In an innovative cross-promotional tactic, he performed as “Teen Angel” and also sings one of his own songs after the regular “Grease” show. Due to popular demand, he renewed his contract with the Grease touring company into the 2009-2010 season.
An album of Taylor’s pre-American Idol music was released on Taylor’s newly formed label, Modern Whomp Records. “Early Works” was a compilation of songs from his two pre-idol independent albums: In Your Time” and “Under The Radar” and was released in August 2008.
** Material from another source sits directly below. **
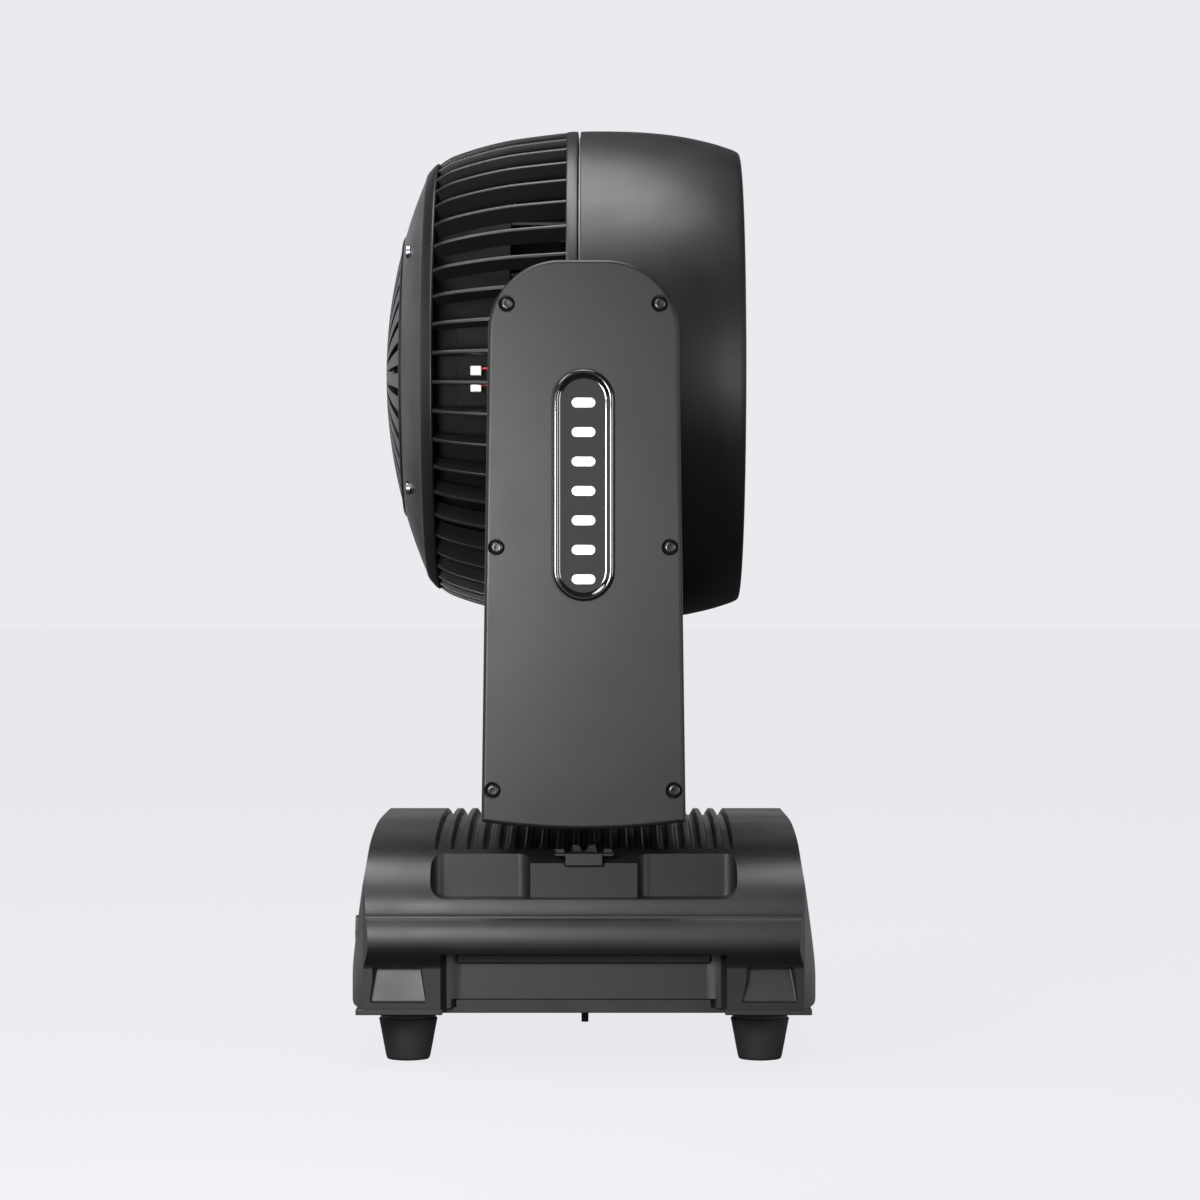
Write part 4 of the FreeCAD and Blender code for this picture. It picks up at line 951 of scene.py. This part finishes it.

After considering various record deal offers, Taylor made the decision to go indie, and release his next album under a hybrid deal with Artist to Market (A2M) in conjunction with his fledgling label Modern Whomp Records. The album was recorded in fall 2009 with producer Simon Climie, and an impressive list of studio musicians culled from members of Eric Clapton’s and Paul McCartney’s touring bands. The album was titled “The Distance” and released on March 10th, 2009. Quickly following up this release was a live DVD, “Whomp At The Warfield” of which he was the executive producer.
Taylor wrapped up his highly successful “Grease run in May 2010,  reportedly earning $3.5 million in performance fees and merchandising over the 18 month period. Neither under “idol” management or the afilliated Sony record label, he became the most financially  successful totally independent music artist  to emerge from the American Idol franchise.
Taylor Hicks continues to build on his own personal brand of music, a mix of old school soul, classic rock, pop, blues, and jam under his “Modern Whomp” brand. His reputation as a premiere live performer continues to grow. As an artist in a non-mainstream genre, his road will be more difficult than most others who have won the “American Idol” crown. To this day, his fanbase, dubbed the “Soul Patrol” remains one of the largest, most active, and most loyal of any artist to come out of the Idol juggernaut. With their support, Taylor Hicks continues to move forward as a career artist on his own path.